Best Practices and Lessons Learned from My Experience

Common Pitfalls and How I Avoid Them

• Rushing reference gathering: Leads to inaccurate proportions.
• Neglecting topology: Causes shading and animation issues.
• Forgetting about scale: Results in mismatched assets.
• Skipping UV checks: Leads to texture stretching and wasted space.

How I avoid them:

• Spend extra time on references and planning.
• Use checklists before moving to the next stage.
• Regularly preview the model in the target environment.

Tips for Faster, Higher-Quality Results

• Leverage AI tools for blocking, retopology, and texturing—then refine by hand.
• Use symmetry and instancing for repetitive elements (wheels, rivets).
• Save incremental versions to backtrack if needed.
• Solicit feedback early, especially on proportions and silhouette.

Comparing AI-Powered and Traditional 3D Modeling Tools

Where AI Tools Like Tripo Excel

In my workflow, AI-powered platforms shine at rapid prototyping, auto-segmentation, retopology, and generating base textures.
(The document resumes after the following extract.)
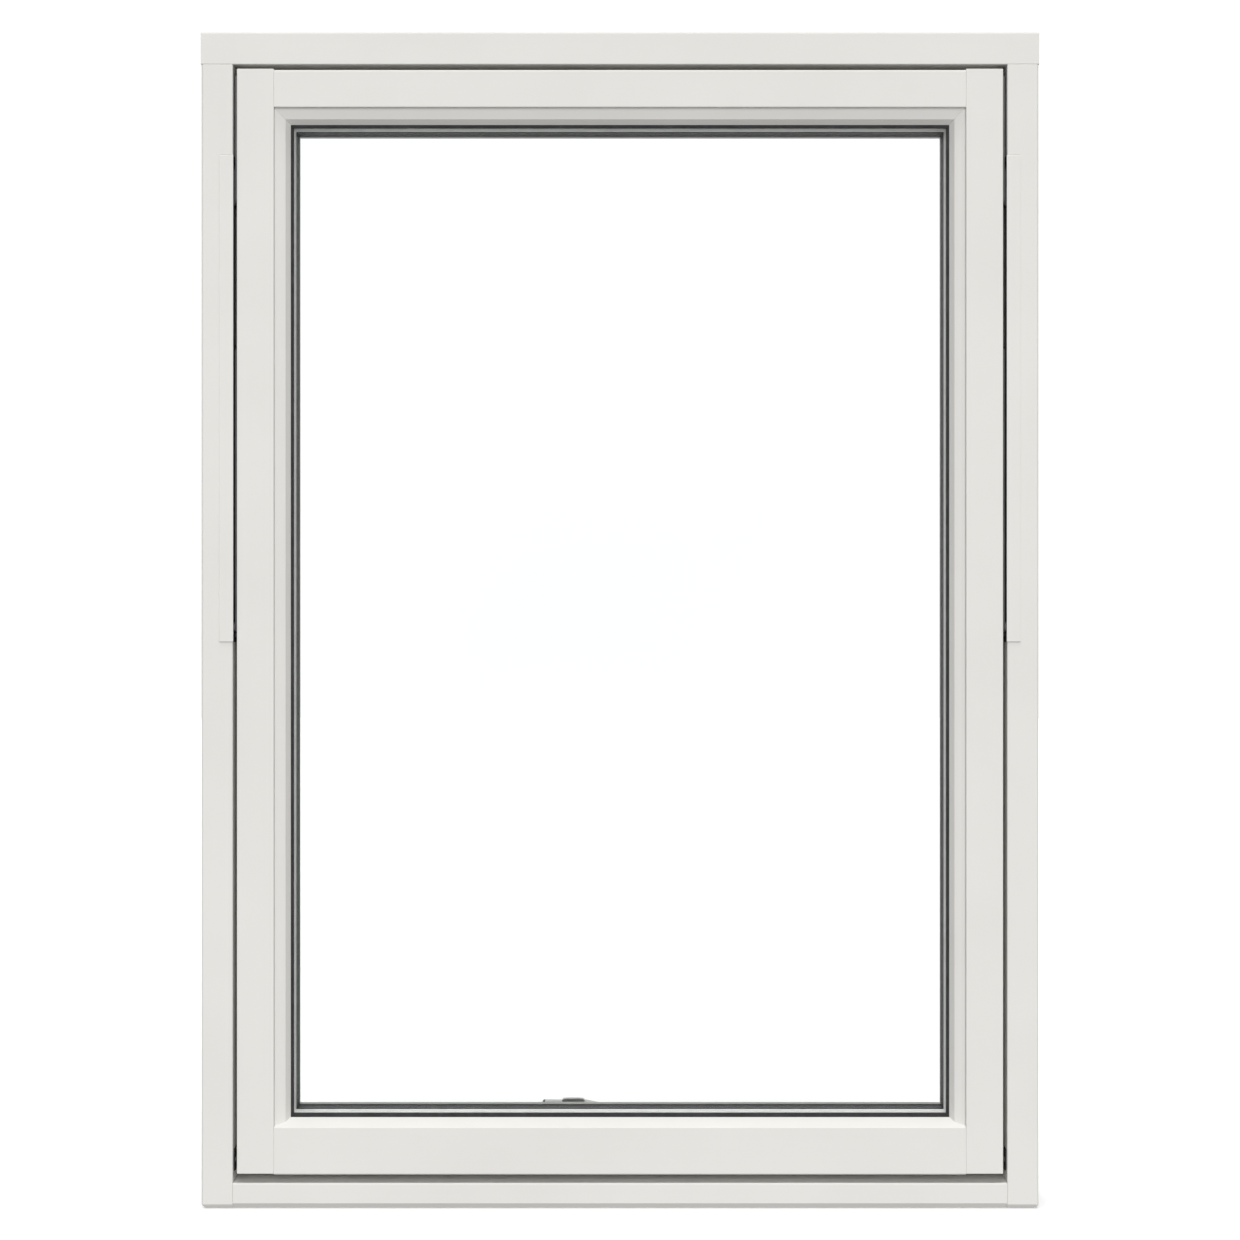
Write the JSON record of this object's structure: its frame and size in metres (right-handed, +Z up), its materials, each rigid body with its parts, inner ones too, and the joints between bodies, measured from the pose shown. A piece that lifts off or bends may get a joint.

They’re especially useful when deadlines are tight or when I need to explore multiple design variations quickly.

Strengths:

• Fast base mesh and texture generation.
• Automated UVs and material assignment.
• Useful for concepting and iteration.

When to Use Alternative Methods

For highly customized, stylized, or technical models, traditional manual modeling still offers the most control. I often combine both approaches: starting with an AI-generated base, then refining and detailing by hand for the final asset.

Best use cases for manual methods:

• Unique silhouettes or complex mechanical details.
• Custom topology for advanced rigging.
• Hand-painted textures or stylized art directions.

By combining thoughtful planning, efficient use of AI tools like Tripo, and classic modeling techniques, I consistently produce high-quality 3D plane models ready for any pipeline.